Sex Education

I have noticed that sex education has been a common topic that has arose in class whether we are talking about birth and politics, abortion, or public policy and services. I came across this article written by a journalist, Jemimah Steinfield, who talks about sex education, or the lack there of, in China. Sex discussion and education was strictly forbidden in China until around the time of the cultural revolution when the Ministry of Education allowed some sex education, but mainly to teach children about the differences between men and women. They were to be taught mainly about the anatomical differences only. Even in recent years in China, schools are discussing these same topics and including ¬†nothing about contraception, sexually transmitted diseases, or sexual abuse. The problem is that since no one learns about it, no one grows up to be able to teach about it and the vicious cycle continues. Unfortunately, even though there is no education, this doesn’t mean that people are not engaging in sexual activity. The article states that a survey done in 2012 “showed that 70% of Chinese have engaged in pre-marital sex, up from just 15% of those surveyed in 1989” (Steinfield). So its clear that the population is sexually active and without proper protection and education of risk comes the potential unwanted infections and pregnancies. “Sexually transmitted infections (STIs) are on the ascent and China has particularly high rates of syphilis, while sexual transmission now accounts for 81.7% of all new HIV infections” (Steinfield). As well, the article reports that in 2013, 13 million annual abortions were performed with one patient who reportedly had already had 13 abortions throughout her lifetime.

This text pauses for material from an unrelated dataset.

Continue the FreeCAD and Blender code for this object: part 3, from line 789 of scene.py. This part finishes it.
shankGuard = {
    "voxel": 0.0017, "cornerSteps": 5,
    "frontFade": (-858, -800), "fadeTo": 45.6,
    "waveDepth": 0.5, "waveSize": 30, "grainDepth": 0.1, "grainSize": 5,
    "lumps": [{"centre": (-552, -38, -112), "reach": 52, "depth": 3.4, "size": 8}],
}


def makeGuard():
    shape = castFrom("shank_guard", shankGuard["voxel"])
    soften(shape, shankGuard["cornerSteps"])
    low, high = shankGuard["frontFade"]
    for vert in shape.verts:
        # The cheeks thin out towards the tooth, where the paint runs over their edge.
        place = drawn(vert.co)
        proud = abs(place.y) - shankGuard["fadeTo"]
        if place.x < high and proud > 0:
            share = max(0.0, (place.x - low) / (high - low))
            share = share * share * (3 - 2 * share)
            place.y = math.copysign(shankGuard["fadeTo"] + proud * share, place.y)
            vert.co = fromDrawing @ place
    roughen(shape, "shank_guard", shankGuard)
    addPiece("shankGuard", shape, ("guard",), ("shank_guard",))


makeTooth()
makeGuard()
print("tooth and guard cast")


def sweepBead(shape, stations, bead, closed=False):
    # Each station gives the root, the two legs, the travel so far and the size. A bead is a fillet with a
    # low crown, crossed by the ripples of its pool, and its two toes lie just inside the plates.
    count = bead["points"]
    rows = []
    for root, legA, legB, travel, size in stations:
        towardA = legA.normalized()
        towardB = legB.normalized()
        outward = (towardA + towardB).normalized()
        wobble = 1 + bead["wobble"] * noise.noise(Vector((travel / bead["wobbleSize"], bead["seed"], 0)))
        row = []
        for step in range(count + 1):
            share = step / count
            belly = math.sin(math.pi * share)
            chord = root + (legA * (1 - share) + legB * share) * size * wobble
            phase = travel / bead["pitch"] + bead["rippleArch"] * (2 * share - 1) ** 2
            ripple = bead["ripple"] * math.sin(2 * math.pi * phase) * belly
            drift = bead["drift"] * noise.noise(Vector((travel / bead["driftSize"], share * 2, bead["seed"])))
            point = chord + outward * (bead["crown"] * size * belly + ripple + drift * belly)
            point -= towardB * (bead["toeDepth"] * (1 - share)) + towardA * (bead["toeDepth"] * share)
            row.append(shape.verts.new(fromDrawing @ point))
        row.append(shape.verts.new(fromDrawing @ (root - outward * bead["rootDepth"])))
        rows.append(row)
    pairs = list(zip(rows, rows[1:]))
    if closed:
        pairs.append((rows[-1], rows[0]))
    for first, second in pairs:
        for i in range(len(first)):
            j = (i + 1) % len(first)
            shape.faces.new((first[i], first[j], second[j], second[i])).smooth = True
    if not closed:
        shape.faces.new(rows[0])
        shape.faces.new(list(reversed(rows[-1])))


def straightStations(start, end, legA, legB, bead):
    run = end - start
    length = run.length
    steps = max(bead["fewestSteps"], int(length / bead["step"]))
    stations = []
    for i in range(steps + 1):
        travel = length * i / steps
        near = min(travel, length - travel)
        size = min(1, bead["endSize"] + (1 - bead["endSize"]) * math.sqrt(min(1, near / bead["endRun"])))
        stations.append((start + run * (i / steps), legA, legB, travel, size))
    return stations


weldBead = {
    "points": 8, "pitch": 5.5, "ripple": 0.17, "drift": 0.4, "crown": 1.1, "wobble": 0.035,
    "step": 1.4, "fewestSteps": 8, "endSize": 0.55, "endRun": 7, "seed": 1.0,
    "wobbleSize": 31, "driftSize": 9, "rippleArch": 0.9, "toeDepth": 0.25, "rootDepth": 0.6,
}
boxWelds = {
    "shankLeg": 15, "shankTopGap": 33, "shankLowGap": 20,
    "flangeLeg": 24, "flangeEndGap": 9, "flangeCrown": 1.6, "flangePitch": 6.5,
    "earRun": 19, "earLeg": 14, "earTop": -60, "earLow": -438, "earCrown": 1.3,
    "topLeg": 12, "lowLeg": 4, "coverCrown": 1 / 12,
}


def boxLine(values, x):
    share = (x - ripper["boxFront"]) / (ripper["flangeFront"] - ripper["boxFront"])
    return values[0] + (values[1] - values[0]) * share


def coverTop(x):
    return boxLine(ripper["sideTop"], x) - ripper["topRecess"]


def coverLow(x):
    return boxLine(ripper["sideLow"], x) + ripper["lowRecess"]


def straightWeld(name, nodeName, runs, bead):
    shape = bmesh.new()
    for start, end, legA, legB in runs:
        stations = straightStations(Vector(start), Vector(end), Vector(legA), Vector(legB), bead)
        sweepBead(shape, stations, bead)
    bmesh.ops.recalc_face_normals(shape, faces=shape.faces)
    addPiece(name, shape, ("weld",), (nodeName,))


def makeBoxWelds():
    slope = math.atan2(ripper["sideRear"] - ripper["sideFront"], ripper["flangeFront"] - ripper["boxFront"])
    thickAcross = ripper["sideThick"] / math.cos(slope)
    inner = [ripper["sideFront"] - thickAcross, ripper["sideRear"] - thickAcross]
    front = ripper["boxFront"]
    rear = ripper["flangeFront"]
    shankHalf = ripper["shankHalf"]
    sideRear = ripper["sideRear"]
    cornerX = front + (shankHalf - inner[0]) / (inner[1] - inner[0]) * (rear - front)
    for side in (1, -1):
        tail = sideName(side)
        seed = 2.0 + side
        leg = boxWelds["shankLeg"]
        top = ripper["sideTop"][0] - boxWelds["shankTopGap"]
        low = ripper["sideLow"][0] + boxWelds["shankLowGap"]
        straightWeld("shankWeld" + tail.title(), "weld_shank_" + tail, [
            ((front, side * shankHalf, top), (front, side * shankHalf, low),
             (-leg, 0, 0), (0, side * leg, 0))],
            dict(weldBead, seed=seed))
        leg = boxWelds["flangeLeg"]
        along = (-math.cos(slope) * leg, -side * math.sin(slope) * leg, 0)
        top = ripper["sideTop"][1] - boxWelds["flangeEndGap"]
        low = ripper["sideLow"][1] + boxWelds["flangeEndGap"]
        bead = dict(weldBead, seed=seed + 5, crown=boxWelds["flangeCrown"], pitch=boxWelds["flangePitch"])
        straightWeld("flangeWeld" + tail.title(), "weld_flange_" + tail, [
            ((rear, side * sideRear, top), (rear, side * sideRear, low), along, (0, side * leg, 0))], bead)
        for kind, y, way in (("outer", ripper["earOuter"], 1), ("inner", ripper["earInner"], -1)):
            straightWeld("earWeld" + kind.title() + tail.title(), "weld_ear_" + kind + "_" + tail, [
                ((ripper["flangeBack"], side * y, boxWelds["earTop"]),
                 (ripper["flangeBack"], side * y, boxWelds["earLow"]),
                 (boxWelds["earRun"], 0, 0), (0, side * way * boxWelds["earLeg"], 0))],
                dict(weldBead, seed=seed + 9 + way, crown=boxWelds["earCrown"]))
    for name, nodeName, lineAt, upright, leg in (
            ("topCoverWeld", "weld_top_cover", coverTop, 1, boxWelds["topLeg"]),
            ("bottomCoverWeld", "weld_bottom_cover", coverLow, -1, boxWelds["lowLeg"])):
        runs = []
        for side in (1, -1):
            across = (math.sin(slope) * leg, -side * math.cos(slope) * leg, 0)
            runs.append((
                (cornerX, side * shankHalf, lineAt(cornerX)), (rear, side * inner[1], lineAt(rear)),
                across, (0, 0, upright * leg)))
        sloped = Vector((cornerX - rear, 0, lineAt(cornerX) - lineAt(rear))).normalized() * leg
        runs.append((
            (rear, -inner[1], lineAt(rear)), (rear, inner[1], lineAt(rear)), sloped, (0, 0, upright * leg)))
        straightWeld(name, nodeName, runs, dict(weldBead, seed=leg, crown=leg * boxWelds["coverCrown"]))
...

I found this article especially interesting based on the facts. You’d think figures like this would be making a more profound impact on a population. I found it particularly interesting in comparison to discussions we had had in class and different sexual educations experiences each student has had. The article ends stating that there has been more focus on sexual education in China in the past year, but mostly focused on protection against sexual abuse as the cases of child abuse have drastically rise throughout the past decade.

Steinfield, J. (2014, June). Do Chinese Classrooms Need to Talk About Sex? CNN. Retrieved from CNN website http://www.cnn.com/2014/06/19/world/asia/china-sex-education/index.html?iref=allsearch

 

One thought on “Sex Education

  1. I agree that these statistics are quite astounding, and remind me of the similar problems relating to the gap between statistics and policy for abortion. Just like the high rates of sexual activity, STIs, and unwanted pregnancy are not met with sexual education, the high rates of abortion are not met with decriminalization in many countries. Just because sex is not discussed or abortion is not legal does not mean people will not have sex or get abortions. Policymakers need to focus on what is best for the health of their populations as their first priority, rather than letting other religious or moral qualms get in the way of policy for all citizens. And as we also mentioned in class, if more women were in charge of these policy decisions, we could see a greater emphasis on women’s health in legislation.